十m程行くと○印を見つけ「標識が在りました」と告げるが、まだ騒いでいる。
防水スプレーを忘れた登山靴の中に水が入り始めた。
大きな岩が数個あり少し平らな部分を通過して下っていると、単独の若い女性が登ってきた。
ダケカンバの林の中であるが相変わらず沢の中を歩いている。
木道に出ると、天狗原の分岐に出た。ここから風吹大池に道が分かれている。
天狗原は湿地ではなく、池のようだ。広大な天狗原は美しく白い石(石灰岩?)や水生植物、花が咲き、これで天候がよければ最高である。
お茶にしようかお弁当を広げようか、夢見るのも、語らうのも最高のロケーションである。こんど還暦前の女房を口説こうと考えるおじさん。
幾分か雨が弱まり、一段低い小さな湿地で休んでいると、大騒ぎの中高年登山者が追いついてきた。
彼らはそのまま私の前に立つと、その姿は最後まで見ることが出来なくなった。
俺はアキレス等をやって以来脚力が弱くなり、特に下りになると登り以上に時間がかかりつらい。
栂池高原のビジターセンターまで帰ってみると、雲間に青空が見えた。
今日ここ栂池に泊まって翌日1000mも登り返す気力も体力も無い。こういうときの決断は本当につらい。
登山中に下山を決意して、途中から晴れてきたらいつも後悔する。
お店のベンチでザックを降ろし、スパッツを外し雨具を取り、ザックカバーを取り除いたとき、ザックカバーに水が溜まり2リットル位流れ出た。

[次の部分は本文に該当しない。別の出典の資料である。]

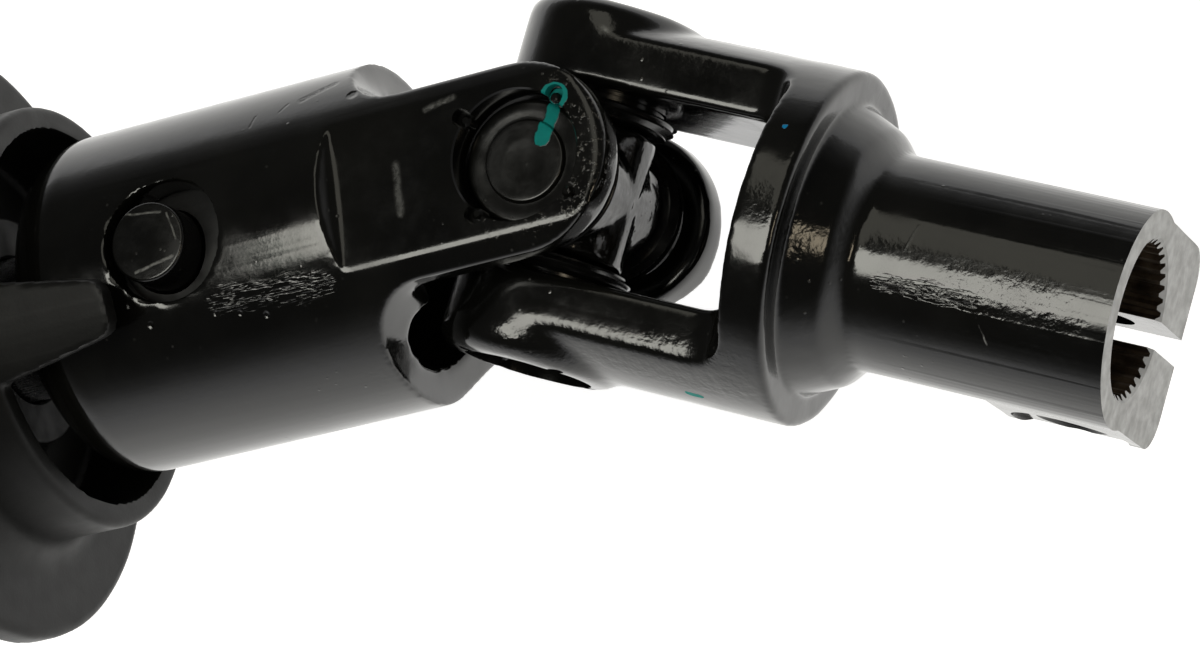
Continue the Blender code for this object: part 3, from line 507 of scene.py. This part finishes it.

ザックカバーに水抜きが無いのは確認していたが、こんなに入っていたのか。だから下りで随分と苦しい目をしたのか。
栂池高原で宿を取り今日の行動は終わった。
濡れた物を乾かそうとしたら、ほとんど濡れていた。着装していたものは臭くてかなわない。洗面所で水洗いしたがだめだった。
8月11日〔火〕
翌朝5時に目が覚め、テレビをつけると地震発生とテロップが流れ十秒もしないうちにぐらぐらと来た。
松本駅に移動し、今日の行動を考えた。妻籠の観光に行こう。
馬籠は昨年女房と見学した。
「特急しなの」に乗車し、他の乗客が車掌に木曽福島の乗換えを聞いていた。「数分後だが同じホーム」である。
木曾福島駅で下車。数分後の列車に乗ろうとしていると「乗り換え列車は運休します」と突然のアナウンス。
駅員に聞くが列車は1時間以上ないという。俺が乗ろうと考えた列車は、松本駅を「特急しなの」より前に出ている列車だが、木曽福島駅に下車してから、「乗り換えは出来ません」だって。
駅前でタクシーに聞くと、妻籠まで19000円近く、バスは手前まででそこからタクシーで15000円という。
仕方なく、特急しなのに乗り名古屋市内観光「名古屋城」を見て、家に着いたのが20時過ぎだった。